The objects are somehow different from each other. We give the two hidden objects two new numbers 1’(1) and 1’(2). 

In the case of mathematical objects there is no external way of telling how many objects there are, previously it was assumed it was only one. We can state how many we wish at the onset thus fixing a certain mathematical system. Then we need the concept sharing of a number to indicate how many objects we wish to be there

A new plane:

Points are also exact concepts. In the Euclidean plane they are places, with the notion of no extent, in the plane. We should be able to place two together using two new numbers 0’(1) and 0’(2) identifying that we have two points. (0 is indicating an origin)

An object of no extent placed together with another object of no extent, would still have no extent- but there could be two objects here, under another mathematical system. 

The two points 0’(1) and 0’(2) can be different by first uncovering a new place dimension, a place of places. This must already exist because there must be some way to have two points exist together and still be two points.

In a similar way as we uncovered the new number dimension (the number of numbers) we can uncover the new place dimension. 

Take the original point out (we can do this since we have a new underlying dimension of place, a place of places) and replace it with the two new points. This can be done for the whole plane of points.

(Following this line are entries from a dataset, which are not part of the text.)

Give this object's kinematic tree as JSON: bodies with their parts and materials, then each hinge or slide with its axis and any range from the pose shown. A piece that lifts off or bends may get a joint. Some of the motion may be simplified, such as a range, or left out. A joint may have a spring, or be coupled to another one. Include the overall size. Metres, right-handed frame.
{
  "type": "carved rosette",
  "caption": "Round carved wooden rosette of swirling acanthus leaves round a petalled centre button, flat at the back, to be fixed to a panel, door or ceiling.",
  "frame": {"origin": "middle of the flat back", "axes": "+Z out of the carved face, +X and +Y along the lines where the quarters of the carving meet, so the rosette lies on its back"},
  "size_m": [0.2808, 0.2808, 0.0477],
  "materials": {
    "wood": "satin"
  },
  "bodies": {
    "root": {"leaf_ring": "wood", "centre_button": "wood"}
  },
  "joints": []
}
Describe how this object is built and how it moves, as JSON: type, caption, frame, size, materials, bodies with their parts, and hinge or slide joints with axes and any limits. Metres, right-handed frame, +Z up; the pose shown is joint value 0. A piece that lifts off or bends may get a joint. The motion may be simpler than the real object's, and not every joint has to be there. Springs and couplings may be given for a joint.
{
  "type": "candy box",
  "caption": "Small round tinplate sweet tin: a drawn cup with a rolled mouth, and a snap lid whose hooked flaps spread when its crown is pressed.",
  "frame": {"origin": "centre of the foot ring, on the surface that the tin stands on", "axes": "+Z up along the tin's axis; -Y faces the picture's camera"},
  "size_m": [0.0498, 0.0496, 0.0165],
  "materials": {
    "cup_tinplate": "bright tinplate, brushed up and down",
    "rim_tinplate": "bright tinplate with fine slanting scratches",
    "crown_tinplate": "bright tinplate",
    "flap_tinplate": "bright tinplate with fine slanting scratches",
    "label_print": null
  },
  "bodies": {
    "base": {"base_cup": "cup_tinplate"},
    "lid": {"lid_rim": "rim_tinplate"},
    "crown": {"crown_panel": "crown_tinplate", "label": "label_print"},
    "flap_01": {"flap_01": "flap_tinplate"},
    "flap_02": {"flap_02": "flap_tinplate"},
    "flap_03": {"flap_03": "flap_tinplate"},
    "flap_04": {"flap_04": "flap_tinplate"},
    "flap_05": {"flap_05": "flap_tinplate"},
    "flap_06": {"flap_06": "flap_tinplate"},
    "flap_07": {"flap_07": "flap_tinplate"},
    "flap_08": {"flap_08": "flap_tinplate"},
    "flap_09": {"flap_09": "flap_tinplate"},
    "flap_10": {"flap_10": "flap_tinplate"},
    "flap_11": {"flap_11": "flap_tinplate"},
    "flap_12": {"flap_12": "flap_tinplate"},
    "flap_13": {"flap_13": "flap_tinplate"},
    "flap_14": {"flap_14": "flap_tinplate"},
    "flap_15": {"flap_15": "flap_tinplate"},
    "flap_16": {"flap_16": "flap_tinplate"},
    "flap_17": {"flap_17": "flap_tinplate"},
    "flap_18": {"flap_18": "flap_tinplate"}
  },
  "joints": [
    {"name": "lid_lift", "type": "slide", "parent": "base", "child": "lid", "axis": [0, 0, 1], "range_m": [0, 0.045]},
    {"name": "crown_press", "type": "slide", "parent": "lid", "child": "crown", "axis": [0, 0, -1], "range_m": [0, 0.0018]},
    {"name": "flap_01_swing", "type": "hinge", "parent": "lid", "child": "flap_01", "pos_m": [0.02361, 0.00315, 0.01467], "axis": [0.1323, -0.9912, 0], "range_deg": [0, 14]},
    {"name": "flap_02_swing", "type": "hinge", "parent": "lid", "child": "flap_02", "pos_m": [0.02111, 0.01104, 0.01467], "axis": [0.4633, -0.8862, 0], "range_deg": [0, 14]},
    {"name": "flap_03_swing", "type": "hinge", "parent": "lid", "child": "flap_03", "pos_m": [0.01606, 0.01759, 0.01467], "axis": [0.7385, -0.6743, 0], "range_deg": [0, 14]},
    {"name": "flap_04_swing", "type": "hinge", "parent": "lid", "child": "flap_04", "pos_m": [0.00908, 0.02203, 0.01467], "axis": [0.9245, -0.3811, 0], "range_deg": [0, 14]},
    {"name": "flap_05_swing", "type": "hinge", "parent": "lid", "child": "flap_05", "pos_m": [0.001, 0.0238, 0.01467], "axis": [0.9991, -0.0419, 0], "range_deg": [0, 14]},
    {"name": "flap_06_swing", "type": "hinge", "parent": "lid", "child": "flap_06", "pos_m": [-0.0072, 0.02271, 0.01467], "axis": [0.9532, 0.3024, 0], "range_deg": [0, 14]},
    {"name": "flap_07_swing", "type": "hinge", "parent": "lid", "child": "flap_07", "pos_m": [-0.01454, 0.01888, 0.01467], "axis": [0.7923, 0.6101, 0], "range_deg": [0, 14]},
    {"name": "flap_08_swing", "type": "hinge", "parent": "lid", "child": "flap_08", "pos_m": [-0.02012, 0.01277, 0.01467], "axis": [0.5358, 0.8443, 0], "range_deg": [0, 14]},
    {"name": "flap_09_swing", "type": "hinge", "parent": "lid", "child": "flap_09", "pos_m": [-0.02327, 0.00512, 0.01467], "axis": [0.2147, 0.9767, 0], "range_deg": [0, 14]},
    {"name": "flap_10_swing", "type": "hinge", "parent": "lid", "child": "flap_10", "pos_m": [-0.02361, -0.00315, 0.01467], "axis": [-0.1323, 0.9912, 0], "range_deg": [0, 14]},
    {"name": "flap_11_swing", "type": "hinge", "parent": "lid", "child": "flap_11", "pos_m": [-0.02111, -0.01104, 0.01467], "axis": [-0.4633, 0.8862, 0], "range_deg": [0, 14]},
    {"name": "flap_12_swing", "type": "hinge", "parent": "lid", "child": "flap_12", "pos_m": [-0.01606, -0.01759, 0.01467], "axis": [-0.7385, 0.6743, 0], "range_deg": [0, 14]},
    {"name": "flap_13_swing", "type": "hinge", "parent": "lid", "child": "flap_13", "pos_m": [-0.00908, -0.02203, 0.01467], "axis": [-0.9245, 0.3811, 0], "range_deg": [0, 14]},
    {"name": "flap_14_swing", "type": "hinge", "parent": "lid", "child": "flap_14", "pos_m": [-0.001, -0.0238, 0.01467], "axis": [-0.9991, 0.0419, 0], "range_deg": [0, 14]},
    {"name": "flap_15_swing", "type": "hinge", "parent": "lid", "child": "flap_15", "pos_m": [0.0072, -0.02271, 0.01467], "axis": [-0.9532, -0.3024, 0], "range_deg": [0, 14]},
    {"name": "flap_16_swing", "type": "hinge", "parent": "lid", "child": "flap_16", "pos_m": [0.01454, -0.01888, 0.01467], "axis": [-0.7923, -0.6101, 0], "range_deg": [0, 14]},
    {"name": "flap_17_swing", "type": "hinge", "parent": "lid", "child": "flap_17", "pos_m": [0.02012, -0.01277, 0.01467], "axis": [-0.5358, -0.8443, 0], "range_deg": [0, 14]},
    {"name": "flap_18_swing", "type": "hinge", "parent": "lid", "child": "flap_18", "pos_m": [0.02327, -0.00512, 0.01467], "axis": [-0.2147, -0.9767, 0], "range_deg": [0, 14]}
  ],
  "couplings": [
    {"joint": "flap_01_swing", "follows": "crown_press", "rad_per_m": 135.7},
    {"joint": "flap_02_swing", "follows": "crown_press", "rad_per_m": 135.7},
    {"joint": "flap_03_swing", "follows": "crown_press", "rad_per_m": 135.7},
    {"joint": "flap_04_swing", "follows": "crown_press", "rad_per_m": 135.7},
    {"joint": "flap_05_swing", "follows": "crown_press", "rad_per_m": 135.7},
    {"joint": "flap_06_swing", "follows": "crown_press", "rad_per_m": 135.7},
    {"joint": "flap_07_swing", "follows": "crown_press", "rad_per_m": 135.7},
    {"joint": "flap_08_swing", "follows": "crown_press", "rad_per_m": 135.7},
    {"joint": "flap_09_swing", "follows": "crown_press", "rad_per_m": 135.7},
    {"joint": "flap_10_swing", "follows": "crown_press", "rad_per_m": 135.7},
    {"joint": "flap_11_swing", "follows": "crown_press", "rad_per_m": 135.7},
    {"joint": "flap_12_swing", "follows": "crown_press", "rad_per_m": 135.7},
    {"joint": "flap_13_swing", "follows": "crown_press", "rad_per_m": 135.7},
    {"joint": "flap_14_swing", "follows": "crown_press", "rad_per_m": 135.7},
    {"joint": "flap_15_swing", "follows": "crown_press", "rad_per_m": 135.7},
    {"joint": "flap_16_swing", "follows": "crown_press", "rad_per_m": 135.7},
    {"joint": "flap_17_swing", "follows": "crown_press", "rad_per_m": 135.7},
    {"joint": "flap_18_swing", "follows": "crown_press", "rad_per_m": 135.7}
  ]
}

That is, there is nothing special about the origin, so each point of the usual plane can be removed and we can replace it with a “sharing” of two points. So that we have a whole plane of doubled points co-existing with a plane of places of places. 

One of the new points can be fixed, while the other one is capable of “shifting” away in this new dimension of place. The places of places line can be defined in a space of places of places of places. Then a place of place, with a place, can move in the upper half-plane. Make a small jump back to the places of places line. We can remove the places in this small gap then remove other places as motion continues as the line underneath is revealed.

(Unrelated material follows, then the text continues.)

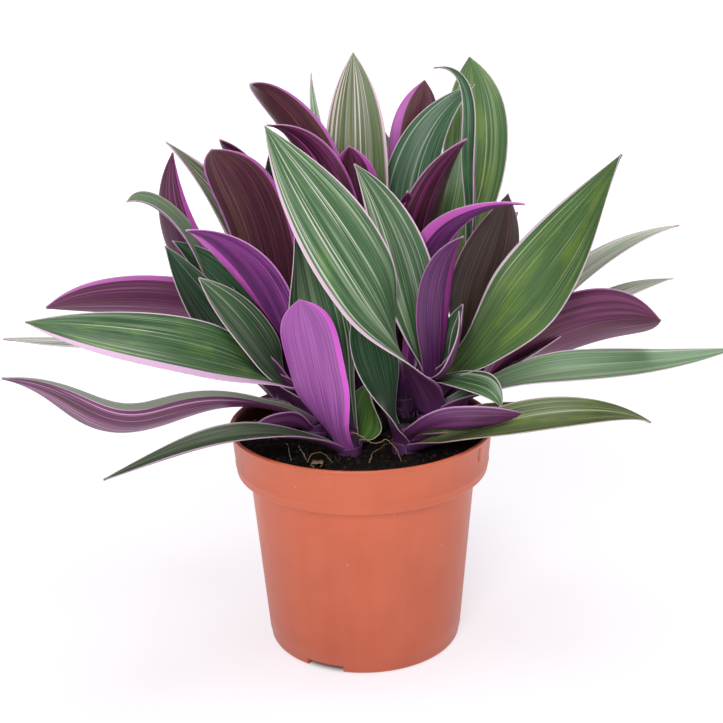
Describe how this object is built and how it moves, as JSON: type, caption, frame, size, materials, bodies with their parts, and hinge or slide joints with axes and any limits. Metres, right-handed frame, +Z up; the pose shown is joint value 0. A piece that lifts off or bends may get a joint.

Then some of the sharings in the new plane can become new origins-one point being fixed while the other point is capable of shifting away.

The Riemann Hypothesis:

One may imagine a type of gird with the first square being 1, the next being 1/2^2 the next being 1/3^2… if we use s=2 as an example. See pictures in the notes below. The higher numbers of s can be seen by increasing the dimension. Yet there is always a plane possible with any dimension equal to or higher than 2.

Since with concept sharing geometry there comes a place of places, in which places can vary, we may vary the distance as we choose to always make the zeta function defined. The zeta function can be continued into the extended geometry. Then there is no longer a need for analytic continuation. I can always make the grid into a 1 by 1.

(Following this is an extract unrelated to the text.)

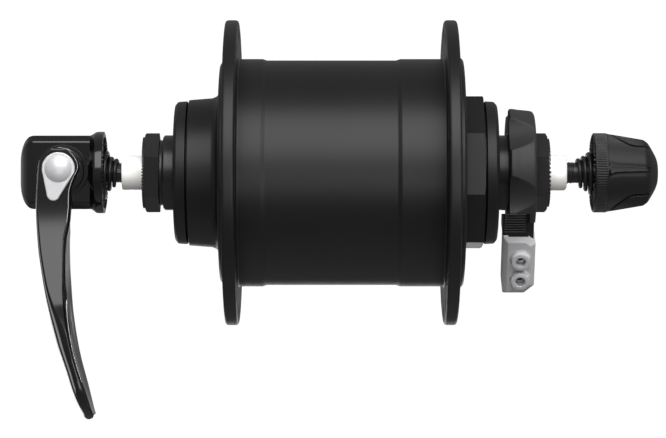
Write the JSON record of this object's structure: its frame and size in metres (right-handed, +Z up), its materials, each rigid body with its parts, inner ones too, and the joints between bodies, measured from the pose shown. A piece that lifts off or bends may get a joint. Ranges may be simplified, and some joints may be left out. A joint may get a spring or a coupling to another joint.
{
  "type": "bicycle hub dynamo",
  "caption": "Front bicycle hub dynamo with flanged black shell, hex locknuts, lamp connector plug and quick-release skewer with cam lever.",
  "frame": {"origin": "on the axle's axis, midway between the outer faces of the two locknuts", "axes": "+X along the axle to the connector and adjusting-nut side, +Z up, -Y towards the side the lever's pivot faces"},
  "size_m": [0.157, 0.0752, 0.0984],
  "materials": {
    "satin_black": "satin black coating on aluminium",
    "gloss_black": "gloss black lacquer",
    "black_plastic": "fine matt black moulding",
    "grey_plastic": "matt grey moulding",
    "white_nylon": "natural nylon",
    "bright_steel": "bright plated steel",
    "black_steel": "black zinc on turned steel",
    "bearing_steel": "ground steel",
    "soft_iron": "pressed iron",
    "ferrite": "sintered magnet",
    "copper_wire": "enamelled copper wire",
    "brass": "plain brass strip",
    "rubber": "matt rubber"
  },
  "bodies": {
    "axle_unit": {"hollow_axle": "bright_steel", "left_cone": "black_steel", "right_cone": "black_steel", "left_spacer": "black_steel", "left_locknut": "black_steel", "right_locknut": "black_steel", "terminal_collar": "black_plastic", "front_terminal_blade": "brass", "back_terminal_blade": "brass", "lead_wire": "copper_wire", "core_tube": "soft_iron", "left_claw_pole": "soft_iron", "right_claw_pole": "soft_iron", "coil_bobbin": "white_nylon", "coil_winding": "copper_wire", "left_stator_washer": "soft_iron", "right_stator_washer": "soft_iron", "left_stator_nut": "bearing_steel", "right_stator_nut": "bearing_steel"},
    "shell": {"hub_shell": "satin_black", "right_end_cap": "satin_black", "end_cap_seal": "rubber", "left_dust_cap": "black_plastic", "right_dust_cap": "black_plastic", "left_bearing_cup": "bearing_steel", "right_bearing_cup": "bearing_steel", "magnet_yoke": "soft_iron", "magnet_1": "ferrite", "magnet_2": "ferrite", "magnet_3": "ferrite", "magnet_4": "ferrite"},
    "left_ball_set": {"left_balls": "bearing_steel"},
    "right_ball_set": {"right_balls": "bearing_steel"},
    "skewer_slider": {"left_spring": "black_steel"},
    "rod": {"skewer_rod": "black_steel"},
    "head": {"lever_head": "gloss_black", "head_insert": "black_steel", "cam_bushing": "white_nylon"},
    "lever": {"quick_release_lever": "gloss_black", "cam_shaft": "bearing_steel", "lever_cap": "bright_steel"},
    "nut_slider": {"right_spring": "black_steel"},
    "nut": {"adjusting_nut": "satin_black", "nut_insert": "black_steel"},
    "plug": {"plug_housing": "black_plastic", "plug_cover": "grey_plastic"}
  },
  "joints": [
    {"name": "shell_spin", "type": "hinge", "parent": "axle_unit", "child": "shell", "pos_m": [0, 0, 0], "axis": [1, 0, 0], "continuous": true},
    {"name": "left_balls_spin", "type": "hinge", "parent": "axle_unit", "child": "left_ball_set", "pos_m": [-0.0366, 0, 0], "axis": [1, 0, 0], "continuous": true},
    {"name": "right_balls_spin", "type": "hinge", "parent": "axle_unit", "child": "right_ball_set", "pos_m": [0.03155, 0, 0], "axis": [1, 0, 0], "continuous": true},
    {"name": "skewer_slide", "type": "slide", "parent": "axle_unit", "child": "skewer_slider", "axis": [1, 0, 0], "range_m": [-0.002, 0.003], "stiffness_N_per_m": 400, "deforming": ["left_spring"]},
    {"name": "skewer_turn", "type": "hinge", "parent": "skewer_slider", "child": "head", "pos_m": [0, 0, 0], "axis": [1, 0, 0], "continuous": true},
    {"name": "cam_pull", "type": "slide", "parent": "head", "child": "rod", "axis": [1, 0, 0], "range_m": [0, 0.002]},
    {"name": "lever_swing", "type": "hinge", "parent": "head", "child": "lever", "pos_m": [-0.0698, 0, 0.0008], "axis": [0, 1, 0], "range_deg": [0, 180]},
    {"name": "nut_advance", "type": "slide", "parent": "rod", "child": "nut_slider", "axis": [1, 0, 0], "range_m": [-0.0024, 0.008], "deforming": ["right_spring"]},
    {"name": "nut_turn", "type": "hinge", "parent": "nut_slider", "child": "nut", "pos_m": [0.0605, 0, 0], "axis": [1, 0, 0], "range_deg": [-1080, 3600]},
    {"name": "plug_pull", "type": "slide", "parent": "axle_unit", "child": "plug", "axis": [0, 0.5, -0.866], "range_m": [0, 0.008]}
  ],
  "couplings": [
    {"joint": "left_balls_spin", "follows": "shell_spin", "ratio": 0.578},
    {"joint": "right_balls_spin", "follows": "shell_spin", "ratio": 0.578},
    {"joint": "cam_pull", "follows": "lever_swing", "m_per_rad": 0.000636},
    {"joint": "nut_advance", "follows": "nut_turn", "m_per_rad": 0.00012732}
  ]
}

So we can create a grid specific to the Zeta function defined in placement space.

Then we have that there are two types of number involved. A real part and an imaginary part.

I think this can be seen more primitively as a numbers which lead to a square with a positive area and numbers which lead to a square with negative area ie. the negative distance is -i. These can be sharing space.

We can concept share two different numbers in the following way: (-1(-1)*(-i(-i) where * is a concept sharing of a concept sharing= ((-1(-i))((-1(-i)). But -1 and -i have to be different. Let -i be the negative distance and -1 be the other, real distance. Then let this be how the square comes about. We have to expand the zero-dimensionality of the concept sharing. Let -i and -l be numbers at the next level of numbers. That is they are no longer point-like but line like. We can start with a point consisting of an infinite uncountable number of sharing parts and expand it outwards into a line.

The next to last image shows how there are trivial zeros at -2,-4,-6… and how the zeta function could equal -1/12 when s=-1. We are adding an infinite series to get a finite sum. This comes about as we have a addition of positive and negative area. This works for the plane as we can have i and i^2=-1.

If we look at the last image, there are three possible cases. One where s=2, one where s=1/2 and some where s=-2,-4,-6,…These all lead to a plane where we can also share with i, in the last two cases so that we might cause the series to converge.